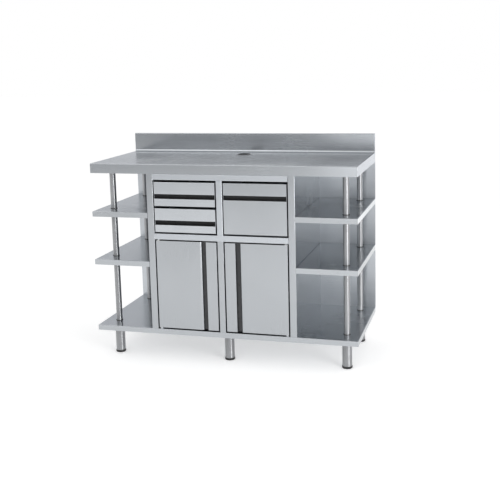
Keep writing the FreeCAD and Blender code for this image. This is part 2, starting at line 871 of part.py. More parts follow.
def make_drawer_front(label, x, z, height):
    """Drawer front folded round a full-width finger slot with a hooked upper lip."""
    body = new_body(label, x, front, z)
    slot_top = height - grip_panel
    slot_bottom = slot_top - grip_slot
    ceiling = slot_top + grip_undercut
    zero = as_size(0)
    sketch = new_sketch(body, "YZ_Plane", -front_width / 2)
    draw_outline(sketch, [
        (zero, zero),
        (front_thickness, zero),
        (front_thickness, height),
        (zero, height),
        (zero, slot_top),
        (grip_lip, slot_top),
        (grip_lip, ceiling),
        (grip_depth, ceiling),
        (grip_depth, slot_bottom),
        (zero, slot_bottom),
    ])
    block = pad(body, sketch, front_width)
    bends = [(zero, zero), (zero, height), (zero, slot_bottom)]
    block = round_off(body, block, straight_edges(block, "X", bends), front_bend)
    hems = [(zero, slot_top), (grip_lip, slot_top)]
    block = round_off(body, block, straight_edges(block, "X", hems), grip_lip * 0.4)
    hollow(body, block, level_faces(block, "Y", front_thickness), steel)
    for start in (-front_width / 2, front_width / 2 - steel):
        cheek = new_sketch(body, "YZ_Plane", start)
        overlap = steel / 2
        draw_rectangle(cheek, grip_lip / 2, slot_bottom - overlap, grip_depth + overlap, ceiling + overlap)
        pad(body, cheek, steel)


def make_door(label, side):
    """Door skin folded round a full-height finger groove beside the centre stile."""
    body = new_body(label, side * (stile_edge - side_gap), front, door_z)
    free_edge = -side * front_width
    groove_start = free_edge + side * door_strip
    groove_end = groove_start + side * (door_slot + door_round)
    undercut = groove_start - side * door_grip_undercut
    zero = as_size(0)
    corners = [
        (zero, zero),
        (zero, door_thickness),
        (free_edge, door_thickness),
        (free_edge, zero),
        (groove_start, zero),
        (groove_start, grip_lip),
        (undercut, grip_lip),
        (undercut, door_grip_depth),
        (groove_end, door_grip_depth),
        (groove_end, zero),
    ]
    sketch = new_sketch(body, "XY_Plane")
    draw_outline(sketch, corners)
    block = pad(body, sketch, door_height)
    block = round_off(body, block, straight_edges(block, "Z", [(groove_end, zero)]), door_round)
    bends = [(zero, zero), (free_edge, zero)]
    block = round_off(body, block, straight_edges(block, "Z", bends), front_bend)
    hems = [(groove_start, zero), (groove_start, grip_lip)]
    block = round_off(body, block, straight_edges(block, "Z", hems), grip_lip * 0.4)
    hollow(body, block, level_faces(block, "Y", door_thickness), steel)
    place = [(-side * pivot_inset, door_thickness / 2)]
    drill(body, "XY_Plane", -steel, door_height + 2 * steel, place, bush_diameter)


def make_door_liner(label, side):
    """Folded inner sheet that closes the back of a door."""
    body = new_body(label, side * (stile_edge - side_gap), front + door_thickness, door_z)
    gap = steel + door_liner_gap
    near = -side * gap
    far = -side * (front_width - gap)
    low, high = (near, far) if side < 0 else (far, near)
    sketch = new_sketch(body, "XZ_Plane", -door_liner_fold)
    draw_rectangle(sketch, low, gap, high, door_height - gap)
    block = pad(body, sketch, door_liner_fold)
    hollow(body, block, level_faces(block, "Y", -door_liner_fold), steel)


def make_door_bushes(label, side):
    """Plastic bushes in the door's top and bottom folds."""
    body = new_body(label, side * pivot_x, pivot_y, door_z)
    bore = pivot_diameter / 2 + pivot_clearance
    barrel = bush_diameter / 2
    collar = bush_flange / 2
    for edge, inward in ((as_size(0), 1), (door_height, -1)):
        revolve(body, [
            (bore, edge - inward * bush_flange_height),
            (collar, edge - inward * bush_flange_height),
            (collar, edge),
            (barrel, edge),
            (barrel, edge + inward * bush_length),
            (bore, edge + inward * bush_length),
        ])


def make_pivot_pins():
    """Pins that the doors turn on, fixed to the base shelf and to the deck's lip."""
    body = new_body("door_pivot_pins", 0, pivot_y, 0)
    pin = pivot_diameter
    door_top = door_z + door_height
    lower_seat = door_z - bush_flange_height - bush_float
    for side in (-1, 1):
        place = (side * pivot_x, 0)
        pieces = [
            (base_height, lower_seat, bush_flange),
            (lower_seat, door_z + pivot_engagement, pin),
            (door_top - pivot_engagement, deck_underside + steel, pin),
            (deck_underside + steel, deck_underside + steel + pivot_flange_height, pivot_flange),
        ]
        for low, high, diameter in pieces:
            sketch = new_sketch(body, "XY_Plane", low)
            draw_circle(sketch, place, diameter)
            pad(body, sketch, high - low)


def make_door_magnets():
    """Magnetic catches on the centre stile, one behind each door."""
    body = new_body("door_magnets", 0, front + door_thickness + magnet_gap,
                    deck_underside - magnet_drop)
    sketch = new_sketch(body, "XY_Plane", -magnet_height)
    for side in (-1, 1):
        near = side * centre_edge
        far = side * (centre_edge + magnet_width)
        low, high = (far, near) if side < 0 else (near, far)
        draw_rectangle(sketch, low, 0, high, magnet_depth)
    pad(body, sketch, magnet_height)


# ----------------------------------------------------------------------------
# Drawers and runners
# ----------------------------------------------------------------------------

def make_drawer_box(label, x, z, height):
    """Folded drawer box, open at the top."""
    body = new_body(label, x, drawer_start, z)
    sketch = new_sketch(body, "XY_Plane")
    outline = rectangle(-box_half_width, as_size(0), box_half_width, drawer_length)
    draw_outline(sketch, outline)
    block = pad(body, sketch, height)
    block = round_off(body, block, level_edges(block, "Z", 0), bend)
    carve(body, block, inset_outline(outline, steel), steel, as_size(height), steel, bend - steel)


def make_hopper_bin():
    """Lift-out grounds bin with drafted walls and a turned-out rim."""
    floor_z = lower_front_z + drawer_box_rise + steel + bin_floor_gap
    body = new_body("hopper_bin", column_centre, drawer_start, floor_z)
    reach = box_half_width - steel - bin_clearance
    near = steel + bin_clearance
    far = drawer_length - steel - bin_clearance
    outline = rectangle(-reach, near, reach, far)
    sketch = new_sketch(body, "XY_Plane")
    draw_outline(sketch, inset_outline(outline, bin_rim + bin_taper * bin_height / 57))
    block = body.newObject("PartDesign::Pad", "Walls")
    block.Profile = sketch
    bind(block, "Length", bin_height)
    bind(block, "TaperAngle", bin_taper)
    doc.recompute()
    hollow(body, block, level_faces(block, "Z", bin_height), steel)
    rim = new_sketch(body, "XY_Plane", bin_height - steel)
    draw_outline(rim, outline)
    draw_outline(rim, inset_outline(outline, bin_rim + steel / 2))
    pad(body, rim, steel)


def make_knock_bar():
    """Steel bar across the hopper box, with an end plate on each wall."""
    body = new_body("knock_bar", column_centre, drawer_start + knock_bar_setback,
                    lower_front_z + drawer_box_rise + hopper_box_height - knock_bar_drop)
    reach = box_half_width - steel
    bar = new_sketch(body, "YZ_Plane", -reach)
    draw_circle(bar, (0, 0), knock_bar_diameter)
    pad(body, bar, 2 * reach)
    for start in (-reach, reach - 2 * steel):
        plate = new_sketch(body, "YZ_Plane", start)
        draw_circle(plate, (0, 0), 2 * knock_bar_diameter)
        pad(body, plate, 2 * steel)


def make_knock_sleeve():
    """Thick rubber sleeve on the knock bar."""
    body = new_body("knock_bar_sleeve", column_centre, drawer_start + knock_bar_setback,
                    lower_front_z + drawer_box_rise + hopper_box_height - knock_bar_drop)
    sketch = new_sketch(body, "YZ_Plane", -sleeve_length / 2)
    draw_circle(sketch, (0, 0), sleeve_diameter)
    draw_circle(sketch, (0, 0), knock_bar_diameter)
    pad(body, sketch, sleeve_length)


def runner_section(member):
    """Section of the right-hand runner member: (near the wall, height, how far it opens)."""
    wall = column_width / 2
    step = runner_steel + runner_race
    if member == "cabinet":
        return wall, wall - runner_thickness + 2 * runner_steel, runner_height / 2
    if member == "middle":
        return wall - step, wall - runner_thickness + 1.5 * runner_steel, runner_height / 2 - step
    return box_half_width, wall - 2 * step, runner_height / 2 - 2 * step


def make_runner_pair(label, x, z, member):
    """Left and right member of one stage of a drawer's telescopic runners."""
    body = new_body(label, x, drawer_start, z)
    web, tips, reach = runner_section(member)
    path = [(tips, -reach), (web, -reach), (web, reach), (tips, reach)]
    side = -1 if member == "drawer" else 1
    strip = folded_strip(body, "XZ_Plane", 0, path, drawer_length, runner_steel, runner_race, side)
    base = body.Group[body.Group.index(strip) - 2]
    mirror_across(body, [base, body.Group[body.Group.index(strip) - 1], strip], "YZ_Plane")


# ----------------------------------------------------------------------------
# The station
# ----------------------------------------------------------------------------

def build_frame():
    make_worktop()
    make_cable_grommet()
    top_spots = [-post_x, -half_cabinet, half_cabinet, post_x]
    make_channels("worktop_channels", worktop_channel_web, worktop_fold - steel, top_spots,
                  worktop_underside)
    make_channels("base_channels", base_channel_web, shelf_fold - steel,
                  [-post_x, as_size(0), post_x], base_underside)
    make_base_shelf()
    for name, side in (("left", -1), ("right", 1)):
        make_bay_shelf(f"{name}_lower_shelf", side, lower_shelf_height)
        make_bay_shelf(f"{name}_upper_shelf", side, upper_shelf_height)
        make_posts(f"front_{name}_posts", side * post_x, post_front_y)
        make_posts(f"rear_{name}_posts", side * post_x, post_rear_y)
    make_tie_rods()
    for row, y in (("front", post_front_y), ("rear", post_rear_y)):
        make_legs(f"{row}_legs", y)
        for name, x in (("left", -post_x), ("centre", 0), ("right", post_x)):
            make_foot(f"{row}_{name}_foot", x, y)


def build_cabinet():
    make_back_panel()
    for name, side in (("left", -1), ("right", 1)):
        make_side_panel(f"{name}_side_panel", side)
        make_lining_panel(f"{name}_lining_panel", side)
    make_drawer_divider()
    make_centre_stile()
    make_top_rail()
    make_drawer_deck()
    make_inner_shelf()
    make_shelf_rails()


def build_doors():
    for name, side in (("left", -1), ("right", 1)):
        make_door(f"{name}_door", side)
        make_door_liner(f"{name}_door_liner", side)
        make_door_bushes(f"{name}_door_bushes", side)
    make_pivot_pins()
    make_door_magnets()


def build_drawers():
    drawers = [
        ("upper", -column_centre, upper_front_z, drawer_front_height, drawer_box_height),
        ("lower", -column_centre, lower_front_z, drawer_front_height, drawer_box_height),
        ("hopper", column_centre, lower_front_z, hopper_front_height, hopper_box_height),
    ]
    for name, x, z, front_height, box_height in drawers:
        make_drawer_front(f"{name}_drawer_front", x, z, front_height)
        make_drawer_box(f"{name}_drawer_box", x, z + drawer_box_rise, box_height)
        for member in ("cabinet", "middle", "drawer"):
            make_runner_pair(f"{name}_{member}_runners", x, z + runner_rise, member)
    make_hopper_bin()
    make_knock_bar()
    make_knock_sleeve()


def check_document():
    """Stop if any object of the document failed."""
    doc.recompute()
    for item in doc.Objects:
        if "Invalid" in item.State or "Error" in item.State:
            raise RuntimeError(f"{item.Label} ({item.Name}) is {item.State}")


def write_nodes():
    """Write every sub-part to a file with its own name."""
    for body in NODES:
        shape = body.Shape
        if shape.isNull() or not shape.isValid():
            raise RuntimeError(f"{body.Label} has no valid shape")
    for body in NODES:
        body.Shape.exportStep(os.path.join("parts", body.Label + ".step"))


build_frame()
build_cabinet()
build_doors()
build_drawers()
check_document()
write_nodes()
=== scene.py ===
"""Looks of the stainless waiter service station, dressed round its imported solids.

Metres throughout. Front at -Y, +X to the right, floor at Z = 0.
"""

import math

import bmesh
import bpy
from bpy.props import FloatProperty, FloatVectorProperty, PointerProperty
from mathutils import Matrix, Vector


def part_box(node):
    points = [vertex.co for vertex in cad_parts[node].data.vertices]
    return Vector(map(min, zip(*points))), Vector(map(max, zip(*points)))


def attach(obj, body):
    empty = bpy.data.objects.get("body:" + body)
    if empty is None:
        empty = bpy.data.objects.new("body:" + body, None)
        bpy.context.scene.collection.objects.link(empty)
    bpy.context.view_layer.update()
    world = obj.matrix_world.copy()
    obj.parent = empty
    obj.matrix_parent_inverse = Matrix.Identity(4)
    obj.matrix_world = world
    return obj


bl_info = {
    "name": "Waiter Service Station",
    "version": (1, 0, 0),
    "blender": (4, 5, 0),
    "location": "View3D > Sidebar > Service Station",
    "description": "Finishes, fasteners and studio of a stainless waiter service station",
    "category": "Object",
}

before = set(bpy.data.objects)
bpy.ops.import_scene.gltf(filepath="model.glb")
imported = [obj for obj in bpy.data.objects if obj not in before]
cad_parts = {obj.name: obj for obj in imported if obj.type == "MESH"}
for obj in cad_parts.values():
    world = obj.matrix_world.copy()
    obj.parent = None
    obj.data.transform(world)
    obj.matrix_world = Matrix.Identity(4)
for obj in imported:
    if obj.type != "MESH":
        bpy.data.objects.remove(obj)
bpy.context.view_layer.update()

FEET = ("front_left", "front_centre", "front_right", "rear_left", "rear_centre", "rear_right")
DRAWERS = ("upper", "lower", "hopper")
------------
Nothing but the lines from the line that contains "if shape.isNull() or" through the line that contains "obj.matrix_parent_inverse = Matrix.Identity(4)" should be given again, each exactly as it stands, both ends included.

        if shape.isNull() or not shape.isValid():
            raise RuntimeError(f"{body.Label} has no valid shape")
    for body in NODES:
        body.Shape.exportStep(os.path.join("parts", body.Label + ".step"))


build_frame()
build_cabinet()
build_doors()
build_drawers()
check_document()
write_nodes()
=== scene.py ===
"""Looks of the stainless waiter service station, dressed round its imported solids.

Metres throughout. Front at -Y, +X to the right, floor at Z = 0.
"""

import math

import bmesh
import bpy
from bpy.props import FloatProperty, FloatVectorProperty, PointerProperty
from mathutils import Matrix, Vector


def part_box(node):
    points = [vertex.co for vertex in cad_parts[node].data.vertices]
    return Vector(map(min, zip(*points))), Vector(map(max, zip(*points)))


def attach(obj, body):
    empty = bpy.data.objects.get("body:" + body)
    if empty is None:
        empty = bpy.data.objects.new("body:" + body, None)
        bpy.context.scene.collection.objects.link(empty)
    bpy.context.view_layer.update()
    world = obj.matrix_world.copy()
    obj.parent = empty
    obj.matrix_parent_inverse = Matrix.Identity(4)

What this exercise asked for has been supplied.